Many of our readers, we fear, have given but little consideration, if any, to this side of things. Some have never yet sat down, Bible in hand, to discover what is the truth as to the church of God, its calling, character, privileges, responsibilities, and destiny.

Others, again, may have some idea of these things, but they relegate what they know to an impractical region, a region of pure theory as far as the present is concerned, by speaking of the "invisible church," the "mystical body." The Scriptural truth of the church is to them of this mystical and invisible order, to be turned to account doubtless in the coming age, but of no practical use today. Hence no question of obedience to it arises in their minds. They keep it, so to speak, pigeon-holed in one compartment of their minds whilst many other compartments are occupied with the details of the troubles and struggles occasioned by the broken and unscriptural disorder of the so-called "churches," and the rapid progress of the apostasy in their systems. With all the evil and drift and apostasy they perhaps manfully struggle, doing their best to stem the tide and maintain the truths of the Gospel.

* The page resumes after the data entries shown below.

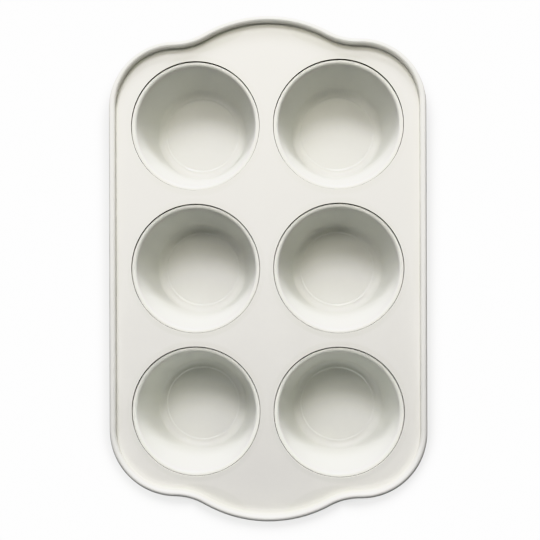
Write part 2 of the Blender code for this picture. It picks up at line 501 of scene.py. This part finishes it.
def buildSprayTone():                # slow unevenness of a sprayed coat, around one
    group, entry, result = newGroup("sprayTone", ("Density", "Depth"), ("Tone", "Cloud"))
    fineShare = effectShape["sprayFineShare"]
    fineDensity = addMath(group, "MULTIPLY", entry["Density"], effectShape["sprayFineDensity"])
    broad = addNoise(group, entry["Place"], entry["Density"], effectShape["sprayBroadDetail"])
    fine = addNoise(group, entry["Place"], fineDensity, effectShape["sprayFineDetail"])
    both = addMath(group, "ADD", addMath(group, "MULTIPLY", broad, 1 - fineShare),
                   addMath(group, "MULTIPLY", fine, fineShare))
    swing = addMath(group, "MULTIPLY", addMath(group, "SUBTRACT", both, 0.5), 2.0)
    tone = addMath(group, "ADD", addMath(group, "MULTIPLY", swing, entry["Depth"]), 1.0)
    feed(group, result["Tone"], tone)
    feed(group, result["Cloud"], both)
    return group


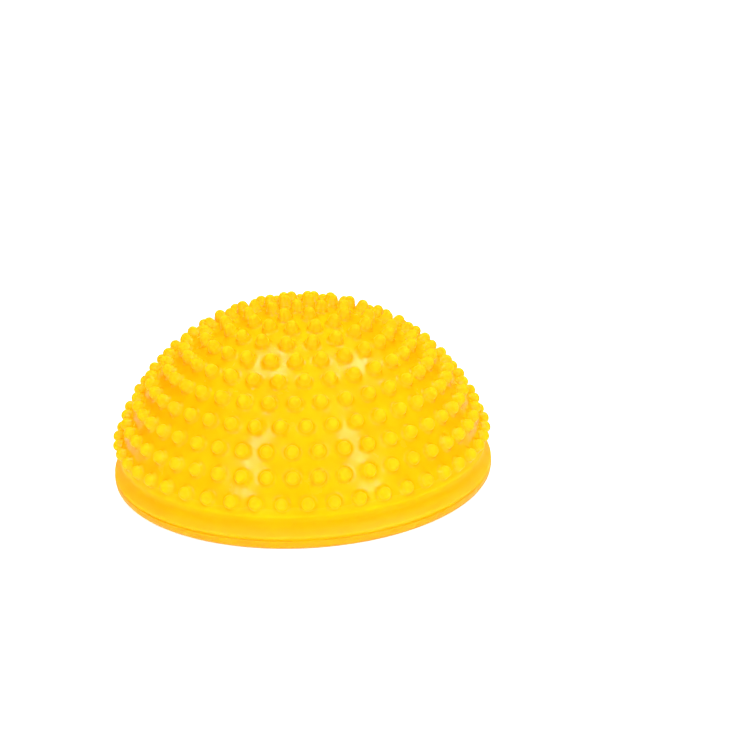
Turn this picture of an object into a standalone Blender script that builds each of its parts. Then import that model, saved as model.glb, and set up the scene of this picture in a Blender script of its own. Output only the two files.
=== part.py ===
"""Spiky half-ball balance pod: a hollow PVC dome covered with nubs, closed by a flat base disc
with an inflation valve and its push-in plug.

Row frame: metres, +Z up along the pod's axis, origin at the centre of the base at floor level.
The front of the pod is -Y, and bearings are measured from it towards +X.
"""

import math

import bmesh
import bpy
from mathutils import Vector
from mathutils.geometry import delaunay_2d_cdt, interpolate_bezier

MM = 0.001
GAP = 0.3 * MM  # between pieces that are bonded or that slide in each other

# The dome is part of a sphere whose centre lies under the floor.
DOME_RADIUS = 81.8 * MM
DOME_CENTRE_Z = -11.7 * MM
DOME_EDGE_DEG = 17.8  # elevation, seen from the sphere's centre, at which the dome meets the neck
WALL = 3.0 * MM

# The nubs stand on rings at one even pitch, from the lowest ring up to a single nub at the pole.
# Each pair is the number of nubs on the ring and the bearing of its first nub in degrees.
NUB_RINGS = (
    (48, 1.1), (46, 4.7), (43, 5.3), (39, 1.9), (34, -2.2), (29, 2.4),
    (24, -1.7), (18, -8.8), (13, -7.0), (6, 30.0), (1, 0.0),
)
LOWEST_RING_DEG = 21.1
RING_STEP_DEG = (90.0 - LOWEST_RING_DEG) / (len(NUB_RINGS) - 1)
NUB_SIDES = 6
NUB_FOOT_RADIUS = 3.9 * MM
NUB_SHOULDER_RADIUS = 2.6 * MM
NUB_CROWN = 1.4 * MM  # from the shoulder up to the tip
LOWEST_NUB_HEIGHT = 3.8 * MM
NUB_HEIGHT = 5.0 * MM  # at the pole

# Under the dome the wall draws in to a neck, then flares out to the ridge of the rim band.
NECK_RADIUS = 77.2 * MM
NECK_Z = 10.0 * MM
NECK_STEPS = 3
BAND_RADIUS = 80.1 * MM
RIDGE_Z = 5.0 * MM
RIDGE_ROUND = 1.2 * MM
RIDGE_DEG = 50.0  # where the flare runs into the ridge's round
RIDGE_PULL = 1.8 * MM
FLARE_STEPS = 4
PARTING_CHAMFER = 0.4 * MM  # on the band's and the disc's edges where they meet
LAND_INNER_RADIUS = 70.0 * MM  # the band's underside is a flat land, bonded to the base disc
LINING_EDGE_DEG = 17.0  # elevation at which the round lining of the dome starts
LINING_STEPS = 7

# Base disc: a foot ring on the floor, a raised centre panel, and a well round the valve.
DISC_THICKNESS = 3.8 * MM
DISC_RADIUS = 80.2 * MM
DISC_ROUND = 2.6 * MM  # radius of its lower outer edge
FOOT_INNER_RADIUS = 62.0 * MM
PANEL_Z = 1.2 * MM
WELL_RADIUS = 14.0 * MM
WELL_Z = 3.4 * MM
VALVE_HOLE_RADIUS = 6.4 * MM

# Valve seat: a thick-walled tube with a flange inside the pod. It stands on the roof of the well,
# and its heights and the plug's are measured up from there.
SEAT_BORE_RADIUS = 3.1 * MM
SEAT_FLANGE_RADIUS = 11.0 * MM
SEAT_FLANGE_THICKNESS = 2.2 * MM
SEAT_HEIGHT = 13.6 * MM
SEAT_LEAD_IN = 0.6 * MM

# Valve plug: a flat head in the well and a shank with retaining ribs in the seat.
PLUG_HEAD_RADIUS = 5.6 * MM
PLUG_HEAD_THICKNESS = 1.5 * MM
PLUG_HEAD_CHAMFER = 0.4 * MM
PLUG_SHANK_RADIUS = 2.4 * MM
PLUG_RIB_RADIUS = 2.8 * MM
PLUG_RIB_HALF_WIDTH = 0.6 * MM
PLUG_RIB_HEIGHTS = (3.6 * MM, 7.1 * MM)
PLUG_LENGTH = 11.6 * MM
PLUG_NOSE_ROUND = 1.2 * MM

RIM_SEGMENTS = 72
VALVE_SEGMENTS = 28
ROUND_STEPS = 3
SHARP_DEG = 35.0
SAME_POINT = 0.001 * MM

YELLOW = (0.95, 0.60, 0.01, 1.0)
WHITE = (0.86, 0.85, 0.80, 1.0)


def clear_scene():
    for obj in list(bpy.data.objects):
        bpy.data.objects.remove(obj)


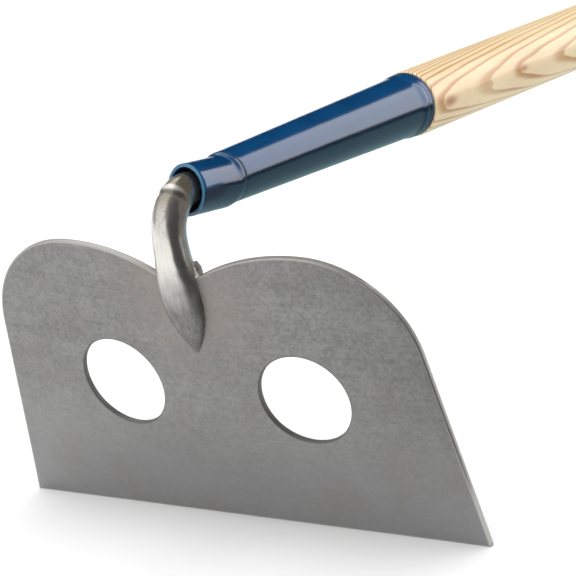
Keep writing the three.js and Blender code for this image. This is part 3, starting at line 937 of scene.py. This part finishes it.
def blue_enamel(ferrule):
    """Deep blue enamel: glossy over a faint orange peel, a little uneven in colour, with tiny dust
    nibs. Painted shade darkens it underneath, in the fold behind the collar and at the rim, and a
    painted highlight makes the mouth's edge pale."""
    finish = Finish("Blue enamel")
    here = finish.along_handle()
    pools = finish.noise(here, scale=45.0, detail=3.0, roughness=0.5)
    peel = finish.noise(here, scale=620.0, detail=2.0, roughness=0.5)
    long_waves = finish.streaks(here, (70.0, 14.0, 70.0), detail=2.0)
    deep = tuple(c * 0.80 for c in ferrule.enamel)
    base = finish.mix(pools.ease(0.35, 0.7), ferrule.enamel, deep)
    square = finish.axes(here)[2]
    # Painted shade: the underside is darkened, and its upper edge draws the dark line under the
    # bright reflected band.
    base = finish.mix(square.fade(0.0012, 0.0034), base, ferrule.shaded_enamel)
    from_mouth = finish.stored("from_mouth")
    # Painted highlight: a pale blue line along the mouth's edge.
    lip = from_mouth.fade(0.0003, 0.0010)
    base = finish.mix(lip * 0.9, base, ferrule.mouth_edge_painted_highlight)
    # Painted shade: dark in the fold behind the collar, over a strip of its upper side, and in a
    # ring at the rim.
    fold = ferrule.collar + CREASE
    crease = from_mouth.ease(fold - 0.0010, fold - 0.0003)
    crease = crease * from_mouth.fade(fold + 0.0003, fold + 0.0010)
    crease = crease * square.ease(0.0, 0.002) * square.fade(0.0085, 0.0105)
    rim = ferrule.collar + ferrule.cone + ferrule.lip
    crease = crease + from_mouth.ease(rim - 0.0030, rim - 0.0018) * 0.8
    base = finish.mix(crease * 0.85, base, ferrule.fold_and_rim_painted_shade)
    nibs = finish.cells(here, scale=330.0).fade(0.04, 0.10) * pools.ease(0.5, 0.62)
    rough = 0.16 + peel * 0.08 + crease * 0.5
    waves = finish.bump(long_waves, distance=0.0006, strength=0.35)
    normal = finish.bump(peel * 0.5 + nibs * 0.5, distance=0.00004, strength=0.5, under=waves)
    return finish.wear(
        base_color=base, metallic=0.0, roughness=rough, normal=normal,
        coat_weight=0.3 - crease * 0.3, coat_roughness=0.04,
    )


# ---- Handle ----


def turned(profile, around):
    """Rings round the handle's axis, one for each (place along it, radius) of the profile."""
    _, _, up = handle_frame()
    along, radius = np.array(profile).T
    return rings(on_axis(along), radius[:, None] * ACROSS, radius[:, None] * up, around)


HANDLE_AROUND = 128
NOSE_RINGS, SHOULDER_RINGS, STICK_RINGS = 12, 7, 70
NOSE_EDGE = 0.0006
BEFORE_BEVEL = 0.004


def handle_surface(neck, ferrule, handle):
    """The stick, turned: a bored nose that fills the ferrule, a shoulder just behind the rim with
    a rounded edge, the long round stick, and a chamfered end."""
    cone_start = ferrule.mouth + ferrule.collar
    rim = cone_start + ferrule.cone + ferrule.lip
    nose = cone_start + handle.nose_setback
    end = nose + handle.length
    seat = ferrule.wall + handle.fit
    tang_end = ferrule.mouth + neck.tang_length + handle.fit
    shoulder = rim + handle.fit
    soft = handle.rounding
    a = np.linspace(0.0, np.pi / 2, SHOULDER_RINGS)
    profile = [(tang_end, 0.0), (tang_end, neck.tang_end_radius + handle.fit)]
    profile += [(nose, neck.radius + handle.fit)]
    nose_radius = cone_radius(neck, ferrule, handle, nose) - seat
    profile += [(nose, nose_radius - NOSE_EDGE), (nose + NOSE_EDGE, nose_radius)]
    for along in np.linspace(nose + 0.004, shoulder, NOSE_RINGS):
        profile.append((along, cone_radius(neck, ferrule, handle, along) - seat))
    profile += list(zip(
        shoulder + soft * (1.0 - np.cos(a)), handle.radius - soft * (1.0 - np.sin(a))
    ))
    bevel = end - handle.chamfer
    for along in np.linspace(shoulder + soft * 2.0, bevel - BEFORE_BEVEL, STICK_RINGS):
        profile.append((along, handle.radius))
    sawn = handle.radius - handle.chamfer
    profile += [
        (bevel - 0.0008, handle.radius), (bevel + 0.0005, handle.radius - 0.0004),
        (end - 0.0012, sawn + 0.0015), (end - 0.0004, sawn + 0.0002), (end, sawn - 0.0006),
        (end, 0.004), (end, 0.0),
    ]
    return turned(profile, HANDLE_AROUND), grid_faces(len(profile), HANDLE_AROUND)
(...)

We rejoice in every faithful effort on behalf of the truth and heartily give thanks to God. Yet should we ourselves be lacking in faithfulness to the light of the Word of God, if we did not point out once again that contending against error and evil is at best but negative, and that what is far more potent and specially approved of God is obedience to His Word. Today, as ever, in the confusion which marks the church, simple obedience to the truth concerning the church as unfolded in Scripture, is what will please Him. It is more really efficacious in its practical results than the performing of great exploits could ever be, especially if those exploits are in any way divorced from the knowledge of and obedience to the Word.

As to all this we can adopt the words of the wise in Proverbs 4:24-25, and say: "Let thine eyes look right on, and let thine eyelids look straight before thee" — at the truth of God as we have it in Scripture. Then, "Ponder the path of thy feet" — that it may be in accordance with that truth —  "and let all thy ways be established."